### Prompt:
Within the material below, transcribe exactly the lines from the one holding "Continue the Blender" through the one holding "flip=side > 0, coarse=8)", keeping both ends and skipping the rest.

### Task inputs:

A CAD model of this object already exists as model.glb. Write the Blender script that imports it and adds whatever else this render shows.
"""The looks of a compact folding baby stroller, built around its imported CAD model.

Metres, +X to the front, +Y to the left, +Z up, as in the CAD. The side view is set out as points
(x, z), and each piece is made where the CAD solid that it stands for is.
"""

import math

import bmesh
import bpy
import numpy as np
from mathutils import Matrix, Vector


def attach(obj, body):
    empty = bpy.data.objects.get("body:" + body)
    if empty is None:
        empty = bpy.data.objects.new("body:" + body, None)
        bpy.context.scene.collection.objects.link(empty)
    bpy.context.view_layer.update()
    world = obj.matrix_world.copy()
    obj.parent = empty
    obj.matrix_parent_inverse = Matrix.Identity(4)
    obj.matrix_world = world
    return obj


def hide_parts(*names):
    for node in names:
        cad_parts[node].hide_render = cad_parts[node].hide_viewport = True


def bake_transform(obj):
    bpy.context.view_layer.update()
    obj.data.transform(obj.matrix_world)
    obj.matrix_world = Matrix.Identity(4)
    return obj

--

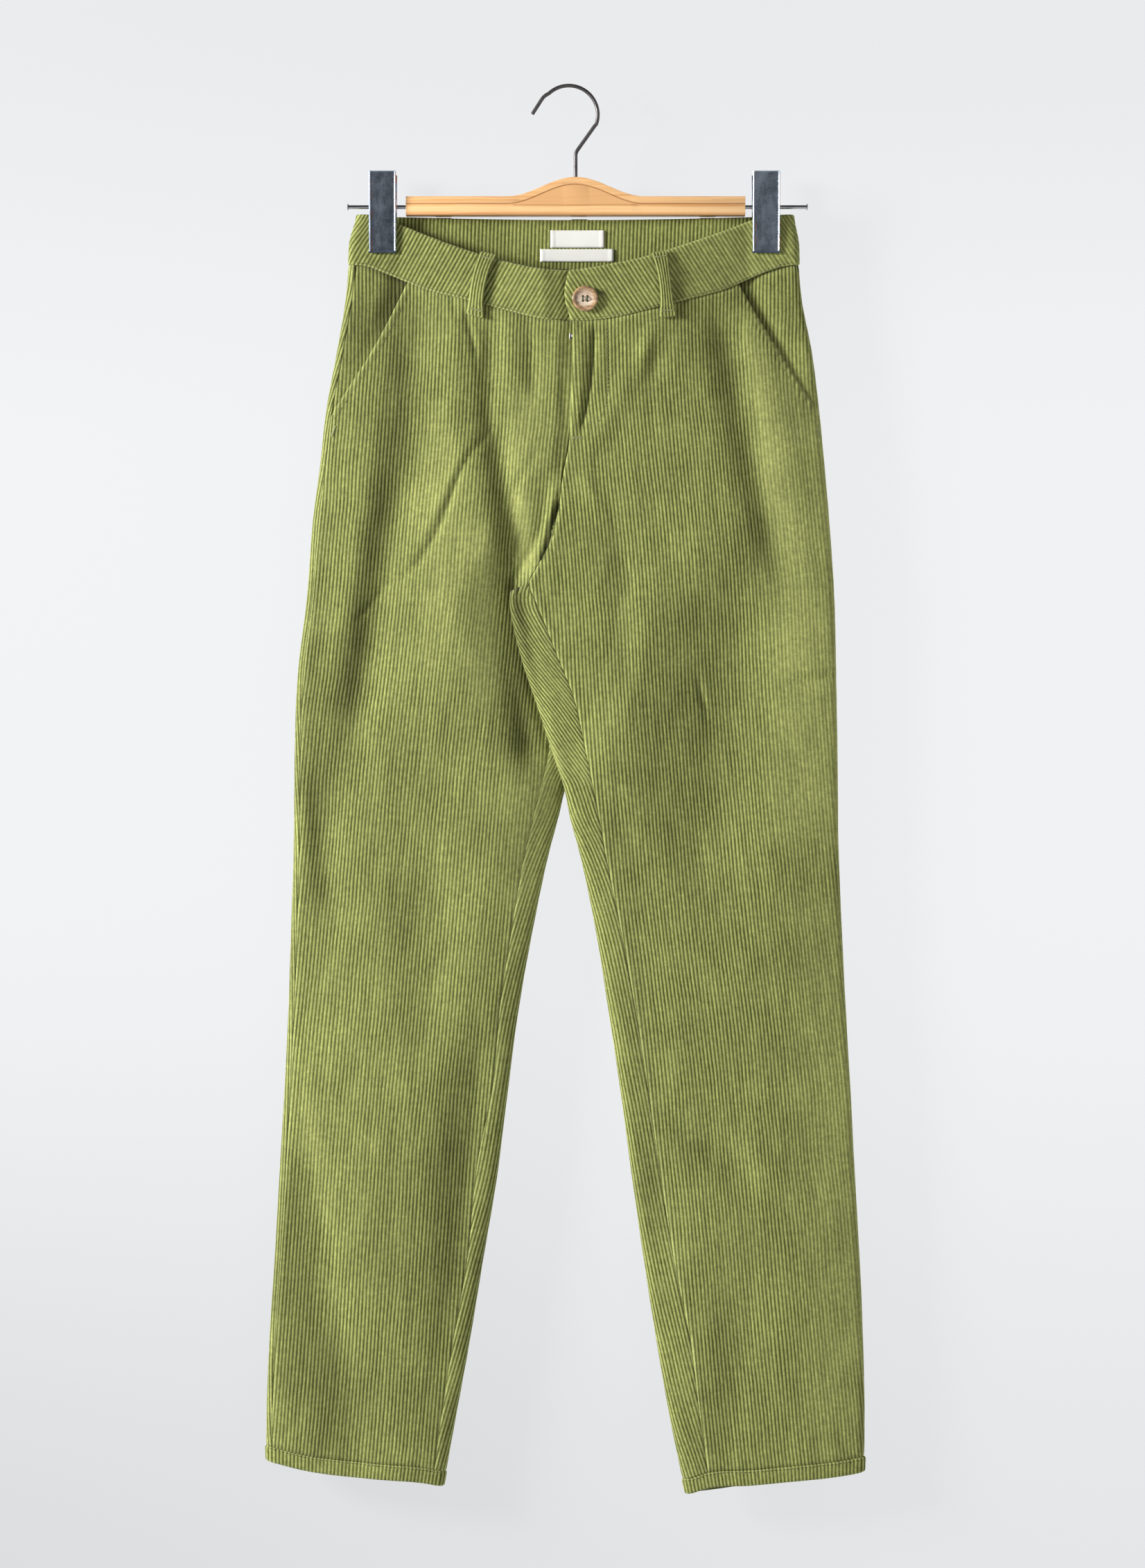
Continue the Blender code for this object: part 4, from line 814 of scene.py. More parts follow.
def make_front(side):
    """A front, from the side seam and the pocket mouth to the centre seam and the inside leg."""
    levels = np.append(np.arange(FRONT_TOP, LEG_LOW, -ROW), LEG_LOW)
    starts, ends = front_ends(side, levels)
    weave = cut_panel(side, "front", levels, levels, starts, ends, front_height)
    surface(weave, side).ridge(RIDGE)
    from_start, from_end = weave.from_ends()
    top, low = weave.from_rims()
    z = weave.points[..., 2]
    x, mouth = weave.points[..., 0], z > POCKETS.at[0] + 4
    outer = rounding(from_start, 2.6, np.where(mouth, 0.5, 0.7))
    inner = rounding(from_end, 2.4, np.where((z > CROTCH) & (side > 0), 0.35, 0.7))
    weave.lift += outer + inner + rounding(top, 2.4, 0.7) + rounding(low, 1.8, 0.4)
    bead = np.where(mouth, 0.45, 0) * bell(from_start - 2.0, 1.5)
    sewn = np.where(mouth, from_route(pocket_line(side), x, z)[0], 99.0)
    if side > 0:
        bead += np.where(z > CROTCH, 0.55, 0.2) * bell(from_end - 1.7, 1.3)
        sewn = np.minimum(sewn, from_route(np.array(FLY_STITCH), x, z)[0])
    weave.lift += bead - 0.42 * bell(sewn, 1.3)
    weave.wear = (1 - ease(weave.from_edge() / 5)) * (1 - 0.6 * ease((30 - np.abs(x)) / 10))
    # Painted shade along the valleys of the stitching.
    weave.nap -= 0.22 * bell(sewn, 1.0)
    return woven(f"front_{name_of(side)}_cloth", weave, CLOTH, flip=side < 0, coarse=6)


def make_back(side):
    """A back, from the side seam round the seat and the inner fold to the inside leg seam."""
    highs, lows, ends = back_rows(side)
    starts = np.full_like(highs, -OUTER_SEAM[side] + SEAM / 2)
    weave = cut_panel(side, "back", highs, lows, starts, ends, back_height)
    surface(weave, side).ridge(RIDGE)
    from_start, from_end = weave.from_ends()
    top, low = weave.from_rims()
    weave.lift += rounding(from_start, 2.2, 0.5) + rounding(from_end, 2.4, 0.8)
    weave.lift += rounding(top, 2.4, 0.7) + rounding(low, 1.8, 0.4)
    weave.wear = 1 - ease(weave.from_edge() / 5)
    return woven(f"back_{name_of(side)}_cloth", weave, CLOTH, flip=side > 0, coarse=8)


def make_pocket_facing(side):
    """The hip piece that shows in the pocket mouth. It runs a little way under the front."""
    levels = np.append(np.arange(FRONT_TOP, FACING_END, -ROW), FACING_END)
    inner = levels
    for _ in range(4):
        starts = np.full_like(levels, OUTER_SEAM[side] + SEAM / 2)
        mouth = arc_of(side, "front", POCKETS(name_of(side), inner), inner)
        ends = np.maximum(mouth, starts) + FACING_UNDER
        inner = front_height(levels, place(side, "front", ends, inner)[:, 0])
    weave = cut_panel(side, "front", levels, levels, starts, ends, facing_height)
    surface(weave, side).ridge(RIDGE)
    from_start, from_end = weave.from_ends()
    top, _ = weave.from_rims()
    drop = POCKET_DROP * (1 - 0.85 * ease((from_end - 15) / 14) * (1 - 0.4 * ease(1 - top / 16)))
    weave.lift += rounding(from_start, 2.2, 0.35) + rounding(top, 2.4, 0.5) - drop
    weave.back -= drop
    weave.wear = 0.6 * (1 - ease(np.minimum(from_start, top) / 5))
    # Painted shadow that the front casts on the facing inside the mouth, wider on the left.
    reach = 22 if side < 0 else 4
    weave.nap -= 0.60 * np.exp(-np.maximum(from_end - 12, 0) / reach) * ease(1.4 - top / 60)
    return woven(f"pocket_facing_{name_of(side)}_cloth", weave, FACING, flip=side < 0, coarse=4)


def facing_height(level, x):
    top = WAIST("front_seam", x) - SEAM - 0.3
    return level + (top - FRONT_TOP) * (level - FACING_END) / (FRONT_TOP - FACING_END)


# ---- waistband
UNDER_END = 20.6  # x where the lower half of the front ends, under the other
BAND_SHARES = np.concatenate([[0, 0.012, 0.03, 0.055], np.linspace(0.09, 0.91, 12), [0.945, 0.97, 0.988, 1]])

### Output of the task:
Continue the Blender code for this object: part 4, from line 814 of scene.py. More parts follow.
def make_front(side):
    """A front, from the side seam and the pocket mouth to the centre seam and the inside leg."""
    levels = np.append(np.arange(FRONT_TOP, LEG_LOW, -ROW), LEG_LOW)
    starts, ends = front_ends(side, levels)
    weave = cut_panel(side, "front", levels, levels, starts, ends, front_height)
    surface(weave, side).ridge(RIDGE)
    from_start, from_end = weave.from_ends()
    top, low = weave.from_rims()
    z = weave.points[..., 2]
    x, mouth = weave.points[..., 0], z > POCKETS.at[0] + 4
    outer = rounding(from_start, 2.6, np.where(mouth, 0.5, 0.7))
    inner = rounding(from_end, 2.4, np.where((z > CROTCH) & (side > 0), 0.35, 0.7))
    weave.lift += outer + inner + rounding(top, 2.4, 0.7) + rounding(low, 1.8, 0.4)
    bead = np.where(mouth, 0.45, 0) * bell(from_start - 2.0, 1.5)
    sewn = np.where(mouth, from_route(pocket_line(side), x, z)[0], 99.0)
    if side > 0:
        bead += np.where(z > CROTCH, 0.55, 0.2) * bell(from_end - 1.7, 1.3)
        sewn = np.minimum(sewn, from_route(np.array(FLY_STITCH), x, z)[0])
    weave.lift += bead - 0.42 * bell(sewn, 1.3)
    weave.wear = (1 - ease(weave.from_edge() / 5)) * (1 - 0.6 * ease((30 - np.abs(x)) / 10))
    # Painted shade along the valleys of the stitching.
    weave.nap -= 0.22 * bell(sewn, 1.0)
    return woven(f"front_{name_of(side)}_cloth", weave, CLOTH, flip=side < 0, coarse=6)


def make_back(side):
    """A back, from the side seam round the seat and the inner fold to the inside leg seam."""
    highs, lows, ends = back_rows(side)
    starts = np.full_like(highs, -OUTER_SEAM[side] + SEAM / 2)
    weave = cut_panel(side, "back", highs, lows, starts, ends, back_height)
    surface(weave, side).ridge(RIDGE)
    from_start, from_end = weave.from_ends()
    top, low = weave.from_rims()
    weave.lift += rounding(from_start, 2.2, 0.5) + rounding(from_end, 2.4, 0.8)
    weave.lift += rounding(top, 2.4, 0.7) + rounding(low, 1.8, 0.4)
    weave.wear = 1 - ease(weave.from_edge() / 5)
    return woven(f"back_{name_of(side)}_cloth", weave, CLOTH, flip=side > 0, coarse=8)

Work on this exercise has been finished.